The Line Delete Buffer

The editor maintains another buffer in parallel with your text buffer called the line delete buffer. This buffer has the same structure as your text buffer, however, it can not be displayed or directly operated on by the editor's many commands. Each time you delete a line via the Delete (d) command it is moved from your text buffer into your line delete buffer. You can restore deleted lines using the special forms of the Append (a) and Insert (i) commands which can move lines from the delete buffer back to your text buffer.

The moving of lines between the two buffers is slightly more complicated than is indicated above and is best explained by an example.

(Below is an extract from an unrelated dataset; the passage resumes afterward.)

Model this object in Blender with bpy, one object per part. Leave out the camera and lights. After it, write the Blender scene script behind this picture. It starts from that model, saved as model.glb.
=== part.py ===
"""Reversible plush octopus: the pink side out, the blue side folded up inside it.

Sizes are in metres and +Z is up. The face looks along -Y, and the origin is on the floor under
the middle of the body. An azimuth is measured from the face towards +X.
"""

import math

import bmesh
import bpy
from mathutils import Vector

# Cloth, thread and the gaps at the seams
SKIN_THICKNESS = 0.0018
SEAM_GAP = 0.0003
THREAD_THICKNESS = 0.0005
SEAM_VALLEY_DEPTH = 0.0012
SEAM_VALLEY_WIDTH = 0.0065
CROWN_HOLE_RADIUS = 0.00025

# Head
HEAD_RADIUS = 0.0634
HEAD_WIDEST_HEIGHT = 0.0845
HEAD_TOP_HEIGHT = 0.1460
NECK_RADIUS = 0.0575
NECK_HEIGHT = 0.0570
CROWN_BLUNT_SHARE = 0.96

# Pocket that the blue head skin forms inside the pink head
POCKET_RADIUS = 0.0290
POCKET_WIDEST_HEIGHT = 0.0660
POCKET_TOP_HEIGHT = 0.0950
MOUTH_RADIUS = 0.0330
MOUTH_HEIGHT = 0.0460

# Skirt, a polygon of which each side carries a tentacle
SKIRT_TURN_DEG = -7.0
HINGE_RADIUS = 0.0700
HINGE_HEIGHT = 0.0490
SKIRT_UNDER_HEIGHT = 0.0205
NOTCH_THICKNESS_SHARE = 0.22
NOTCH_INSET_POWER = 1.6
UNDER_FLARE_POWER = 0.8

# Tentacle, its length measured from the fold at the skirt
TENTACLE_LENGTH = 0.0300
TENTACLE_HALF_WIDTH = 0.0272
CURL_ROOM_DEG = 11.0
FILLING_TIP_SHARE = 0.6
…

If you were to delete 5 lines, one at a time (say via the F3 key) it would be nice if you could undelete them one at a time so that the last line deleted was the first line restored. This is particularly nice when you delete one line too many and just want to restore the last one, not all of them. Conversely, if you were to delete a group of 100 lines as a block (say via a tagged delete) you do not want to have to restore them one at a time but want them restored as a block as well. The above two scenarios describe, from a user's point of view, the editor's implementation of the line delete buffer. Associated with the buffer is a flag which indicates whether the buffer contains a series of single line deletes or one block delete. To avoid confusion, the editor will purge the line delete buffer before adding in the following circumstances.

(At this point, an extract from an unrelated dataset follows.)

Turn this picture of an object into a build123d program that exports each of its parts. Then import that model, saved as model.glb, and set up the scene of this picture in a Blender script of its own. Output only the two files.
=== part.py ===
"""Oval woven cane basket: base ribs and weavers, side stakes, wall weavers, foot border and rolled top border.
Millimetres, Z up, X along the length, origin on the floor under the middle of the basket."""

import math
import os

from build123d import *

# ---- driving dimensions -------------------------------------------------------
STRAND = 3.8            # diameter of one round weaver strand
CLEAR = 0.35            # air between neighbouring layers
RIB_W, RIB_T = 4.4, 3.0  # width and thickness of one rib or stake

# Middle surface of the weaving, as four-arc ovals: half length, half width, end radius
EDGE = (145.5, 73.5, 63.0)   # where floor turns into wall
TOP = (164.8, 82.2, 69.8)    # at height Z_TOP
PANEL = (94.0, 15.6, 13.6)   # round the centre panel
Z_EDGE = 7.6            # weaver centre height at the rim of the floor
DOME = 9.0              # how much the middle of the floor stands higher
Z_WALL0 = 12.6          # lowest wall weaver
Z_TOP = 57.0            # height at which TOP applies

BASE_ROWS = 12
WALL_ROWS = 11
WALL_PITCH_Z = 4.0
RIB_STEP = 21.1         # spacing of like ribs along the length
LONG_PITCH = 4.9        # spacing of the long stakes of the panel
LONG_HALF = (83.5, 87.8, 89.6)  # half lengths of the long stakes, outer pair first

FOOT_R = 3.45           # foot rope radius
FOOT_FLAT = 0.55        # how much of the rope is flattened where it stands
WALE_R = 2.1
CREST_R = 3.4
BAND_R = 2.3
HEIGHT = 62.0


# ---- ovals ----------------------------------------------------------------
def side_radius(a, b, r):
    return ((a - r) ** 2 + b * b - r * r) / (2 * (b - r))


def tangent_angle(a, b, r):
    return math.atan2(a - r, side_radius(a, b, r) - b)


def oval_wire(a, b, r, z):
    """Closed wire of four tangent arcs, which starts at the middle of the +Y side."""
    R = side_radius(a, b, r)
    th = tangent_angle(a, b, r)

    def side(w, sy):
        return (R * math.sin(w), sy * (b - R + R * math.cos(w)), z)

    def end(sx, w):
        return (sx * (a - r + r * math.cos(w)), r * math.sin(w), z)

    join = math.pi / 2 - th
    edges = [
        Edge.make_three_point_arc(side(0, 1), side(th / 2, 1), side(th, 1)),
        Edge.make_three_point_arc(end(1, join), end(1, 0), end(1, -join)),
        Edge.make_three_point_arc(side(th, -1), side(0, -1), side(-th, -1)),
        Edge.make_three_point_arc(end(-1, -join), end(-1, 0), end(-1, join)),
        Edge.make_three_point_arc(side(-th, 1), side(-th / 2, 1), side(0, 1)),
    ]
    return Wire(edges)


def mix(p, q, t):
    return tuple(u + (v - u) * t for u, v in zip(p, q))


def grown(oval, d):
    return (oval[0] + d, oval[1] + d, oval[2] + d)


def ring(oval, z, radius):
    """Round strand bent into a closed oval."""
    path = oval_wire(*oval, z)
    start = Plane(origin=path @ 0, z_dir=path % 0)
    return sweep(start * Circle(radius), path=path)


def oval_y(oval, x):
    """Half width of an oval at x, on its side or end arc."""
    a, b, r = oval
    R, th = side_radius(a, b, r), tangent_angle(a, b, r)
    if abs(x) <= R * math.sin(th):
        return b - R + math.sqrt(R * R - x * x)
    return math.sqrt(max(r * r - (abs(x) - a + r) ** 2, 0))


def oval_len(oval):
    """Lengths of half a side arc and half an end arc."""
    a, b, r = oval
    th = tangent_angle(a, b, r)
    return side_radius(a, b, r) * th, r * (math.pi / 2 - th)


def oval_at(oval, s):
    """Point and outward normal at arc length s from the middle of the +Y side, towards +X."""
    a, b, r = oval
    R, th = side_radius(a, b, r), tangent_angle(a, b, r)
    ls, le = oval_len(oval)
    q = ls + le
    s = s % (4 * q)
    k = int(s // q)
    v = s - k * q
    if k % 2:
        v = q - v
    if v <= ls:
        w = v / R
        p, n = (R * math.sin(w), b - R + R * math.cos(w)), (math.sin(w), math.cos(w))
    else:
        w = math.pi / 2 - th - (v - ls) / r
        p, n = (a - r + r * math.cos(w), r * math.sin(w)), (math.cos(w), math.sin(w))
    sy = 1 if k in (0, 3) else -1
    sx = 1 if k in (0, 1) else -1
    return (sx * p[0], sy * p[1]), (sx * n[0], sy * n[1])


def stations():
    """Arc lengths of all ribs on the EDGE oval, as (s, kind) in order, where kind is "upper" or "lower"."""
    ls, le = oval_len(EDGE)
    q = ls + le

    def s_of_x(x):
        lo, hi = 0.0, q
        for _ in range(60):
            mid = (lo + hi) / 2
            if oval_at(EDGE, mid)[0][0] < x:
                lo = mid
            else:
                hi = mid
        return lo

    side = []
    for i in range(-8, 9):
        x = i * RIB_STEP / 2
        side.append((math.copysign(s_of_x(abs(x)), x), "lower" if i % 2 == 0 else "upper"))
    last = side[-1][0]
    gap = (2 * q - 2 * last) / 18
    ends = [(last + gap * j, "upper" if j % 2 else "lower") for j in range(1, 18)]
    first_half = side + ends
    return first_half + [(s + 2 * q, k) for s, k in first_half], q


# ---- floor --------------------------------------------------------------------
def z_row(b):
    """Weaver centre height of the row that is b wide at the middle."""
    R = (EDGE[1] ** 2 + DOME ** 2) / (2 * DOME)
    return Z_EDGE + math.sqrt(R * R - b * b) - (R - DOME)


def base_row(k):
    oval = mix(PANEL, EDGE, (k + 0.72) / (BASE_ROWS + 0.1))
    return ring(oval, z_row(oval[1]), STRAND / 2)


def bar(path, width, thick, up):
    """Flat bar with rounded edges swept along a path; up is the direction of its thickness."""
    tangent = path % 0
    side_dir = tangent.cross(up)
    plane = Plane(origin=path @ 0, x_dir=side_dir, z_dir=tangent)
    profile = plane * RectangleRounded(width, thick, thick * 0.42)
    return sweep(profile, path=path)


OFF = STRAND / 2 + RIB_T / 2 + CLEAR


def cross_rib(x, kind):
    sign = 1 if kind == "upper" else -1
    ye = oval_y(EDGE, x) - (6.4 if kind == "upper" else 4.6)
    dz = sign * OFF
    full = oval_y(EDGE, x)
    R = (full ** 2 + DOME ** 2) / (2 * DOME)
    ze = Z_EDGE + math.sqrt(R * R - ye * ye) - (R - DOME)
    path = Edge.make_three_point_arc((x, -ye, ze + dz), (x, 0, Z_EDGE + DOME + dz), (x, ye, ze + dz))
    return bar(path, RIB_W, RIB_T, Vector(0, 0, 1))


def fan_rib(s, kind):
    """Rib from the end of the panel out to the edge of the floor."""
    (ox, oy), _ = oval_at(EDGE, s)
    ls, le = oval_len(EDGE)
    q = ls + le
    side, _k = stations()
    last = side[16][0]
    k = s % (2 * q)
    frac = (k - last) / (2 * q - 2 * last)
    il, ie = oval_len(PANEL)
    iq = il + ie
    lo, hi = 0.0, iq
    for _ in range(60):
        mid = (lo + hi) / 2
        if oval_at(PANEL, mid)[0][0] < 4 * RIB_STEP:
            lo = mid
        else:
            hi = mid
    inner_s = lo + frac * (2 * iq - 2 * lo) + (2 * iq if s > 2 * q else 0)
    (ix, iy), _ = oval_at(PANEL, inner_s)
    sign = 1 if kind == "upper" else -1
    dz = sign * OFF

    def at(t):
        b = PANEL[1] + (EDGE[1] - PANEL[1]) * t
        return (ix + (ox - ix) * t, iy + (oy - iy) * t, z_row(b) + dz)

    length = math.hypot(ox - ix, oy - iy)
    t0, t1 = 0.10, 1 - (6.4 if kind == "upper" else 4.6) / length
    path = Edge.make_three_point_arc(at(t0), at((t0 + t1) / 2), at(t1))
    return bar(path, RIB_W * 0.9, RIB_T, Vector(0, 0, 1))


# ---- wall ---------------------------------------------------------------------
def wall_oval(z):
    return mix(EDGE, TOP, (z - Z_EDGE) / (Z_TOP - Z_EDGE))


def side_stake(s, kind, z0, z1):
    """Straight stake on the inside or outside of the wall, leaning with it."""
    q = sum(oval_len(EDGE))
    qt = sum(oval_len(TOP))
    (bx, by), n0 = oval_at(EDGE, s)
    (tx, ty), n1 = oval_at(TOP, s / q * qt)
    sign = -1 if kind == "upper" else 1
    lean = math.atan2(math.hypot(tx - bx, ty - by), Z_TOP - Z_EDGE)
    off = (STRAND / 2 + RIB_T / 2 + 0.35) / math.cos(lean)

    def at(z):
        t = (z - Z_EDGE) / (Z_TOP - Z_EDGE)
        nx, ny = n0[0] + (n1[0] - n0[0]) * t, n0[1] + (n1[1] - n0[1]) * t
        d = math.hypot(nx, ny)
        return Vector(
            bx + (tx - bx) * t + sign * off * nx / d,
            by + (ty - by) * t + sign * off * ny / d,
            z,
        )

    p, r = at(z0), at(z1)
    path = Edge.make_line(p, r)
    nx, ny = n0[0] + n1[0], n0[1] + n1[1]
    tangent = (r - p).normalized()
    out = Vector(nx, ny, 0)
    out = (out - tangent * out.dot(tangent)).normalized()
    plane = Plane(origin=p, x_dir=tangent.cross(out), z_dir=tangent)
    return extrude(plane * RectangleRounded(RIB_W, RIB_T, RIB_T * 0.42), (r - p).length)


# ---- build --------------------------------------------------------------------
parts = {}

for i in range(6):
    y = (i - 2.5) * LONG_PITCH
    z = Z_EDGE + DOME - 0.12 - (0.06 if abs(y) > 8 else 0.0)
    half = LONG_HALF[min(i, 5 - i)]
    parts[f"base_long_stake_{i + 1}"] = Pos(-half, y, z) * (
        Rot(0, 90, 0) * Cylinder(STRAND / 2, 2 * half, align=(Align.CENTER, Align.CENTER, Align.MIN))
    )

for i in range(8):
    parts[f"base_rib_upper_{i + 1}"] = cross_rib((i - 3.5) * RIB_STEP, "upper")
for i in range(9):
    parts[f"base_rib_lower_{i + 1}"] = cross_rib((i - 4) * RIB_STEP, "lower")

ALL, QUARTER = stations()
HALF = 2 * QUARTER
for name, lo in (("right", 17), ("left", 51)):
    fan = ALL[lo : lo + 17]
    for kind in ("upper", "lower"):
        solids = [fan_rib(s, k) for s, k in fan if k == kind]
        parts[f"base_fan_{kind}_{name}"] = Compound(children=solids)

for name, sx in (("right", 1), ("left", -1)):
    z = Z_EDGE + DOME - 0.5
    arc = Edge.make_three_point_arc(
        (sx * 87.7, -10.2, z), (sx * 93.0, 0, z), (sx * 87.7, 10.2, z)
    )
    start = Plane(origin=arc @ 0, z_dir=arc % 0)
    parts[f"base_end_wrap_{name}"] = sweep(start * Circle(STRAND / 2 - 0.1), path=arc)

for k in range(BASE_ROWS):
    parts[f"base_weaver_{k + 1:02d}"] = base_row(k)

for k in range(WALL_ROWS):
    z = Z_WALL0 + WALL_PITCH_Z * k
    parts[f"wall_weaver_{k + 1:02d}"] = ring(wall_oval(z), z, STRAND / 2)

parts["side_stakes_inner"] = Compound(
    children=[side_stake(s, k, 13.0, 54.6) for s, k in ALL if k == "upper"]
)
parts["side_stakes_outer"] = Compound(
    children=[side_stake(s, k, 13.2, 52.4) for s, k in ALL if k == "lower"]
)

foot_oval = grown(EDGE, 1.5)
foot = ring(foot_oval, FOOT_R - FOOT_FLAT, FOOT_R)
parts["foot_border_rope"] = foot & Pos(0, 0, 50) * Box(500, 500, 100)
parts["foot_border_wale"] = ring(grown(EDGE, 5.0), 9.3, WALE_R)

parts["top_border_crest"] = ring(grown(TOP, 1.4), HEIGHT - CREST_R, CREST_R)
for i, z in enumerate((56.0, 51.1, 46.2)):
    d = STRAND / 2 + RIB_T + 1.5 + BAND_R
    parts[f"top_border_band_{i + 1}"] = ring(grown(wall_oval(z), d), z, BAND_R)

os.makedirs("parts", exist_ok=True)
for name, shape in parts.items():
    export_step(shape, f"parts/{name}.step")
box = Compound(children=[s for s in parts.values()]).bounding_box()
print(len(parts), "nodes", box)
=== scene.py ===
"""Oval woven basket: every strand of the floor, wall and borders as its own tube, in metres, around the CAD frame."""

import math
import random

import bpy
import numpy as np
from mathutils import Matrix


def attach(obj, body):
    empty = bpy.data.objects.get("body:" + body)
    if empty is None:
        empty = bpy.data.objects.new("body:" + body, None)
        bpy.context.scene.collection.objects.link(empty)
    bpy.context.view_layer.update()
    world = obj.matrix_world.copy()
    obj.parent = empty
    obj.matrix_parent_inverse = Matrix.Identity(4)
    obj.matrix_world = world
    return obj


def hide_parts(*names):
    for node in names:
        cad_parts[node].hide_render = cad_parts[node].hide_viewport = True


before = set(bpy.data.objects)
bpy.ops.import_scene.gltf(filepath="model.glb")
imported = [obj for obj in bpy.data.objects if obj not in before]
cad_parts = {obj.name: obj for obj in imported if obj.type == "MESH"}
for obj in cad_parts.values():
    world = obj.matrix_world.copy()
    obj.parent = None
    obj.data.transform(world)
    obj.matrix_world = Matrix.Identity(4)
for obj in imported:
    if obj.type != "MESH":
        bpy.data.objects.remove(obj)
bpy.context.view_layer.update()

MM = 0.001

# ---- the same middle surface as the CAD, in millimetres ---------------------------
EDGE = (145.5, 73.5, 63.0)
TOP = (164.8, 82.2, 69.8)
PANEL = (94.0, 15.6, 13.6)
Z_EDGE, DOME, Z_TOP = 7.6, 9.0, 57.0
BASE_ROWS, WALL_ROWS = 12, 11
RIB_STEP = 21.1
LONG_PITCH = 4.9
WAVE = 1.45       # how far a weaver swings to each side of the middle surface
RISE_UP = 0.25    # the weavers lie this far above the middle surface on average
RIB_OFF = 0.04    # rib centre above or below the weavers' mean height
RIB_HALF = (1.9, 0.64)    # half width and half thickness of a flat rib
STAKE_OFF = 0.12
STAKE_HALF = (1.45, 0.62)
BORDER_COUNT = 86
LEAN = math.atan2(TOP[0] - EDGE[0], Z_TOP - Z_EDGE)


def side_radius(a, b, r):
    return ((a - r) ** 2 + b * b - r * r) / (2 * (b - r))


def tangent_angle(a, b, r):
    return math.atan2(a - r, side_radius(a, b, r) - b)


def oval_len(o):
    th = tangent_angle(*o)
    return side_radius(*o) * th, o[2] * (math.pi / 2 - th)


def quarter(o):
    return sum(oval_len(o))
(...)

Put simply, if you delete lines one at a time, they are undeleted one at a time and if you delete a block of lines they are undeleted as a block. Mixing blocks or types is prevented by purging before adding, if necessary.

When working with a very large buffer it is possible for the editor to run out of memory. When this happens it will purge the delete buffer in an attempt to free up some space. You will be warned of this by a message on the command line which you must clear (like an error) by typing a carriage return. Deleting all lines in a file, then attempting to edit another large file will often generate this message. In this case you have all of the original file in memory in the line delete buffer and are trying to read another large file into the text buffer. They may not both fit!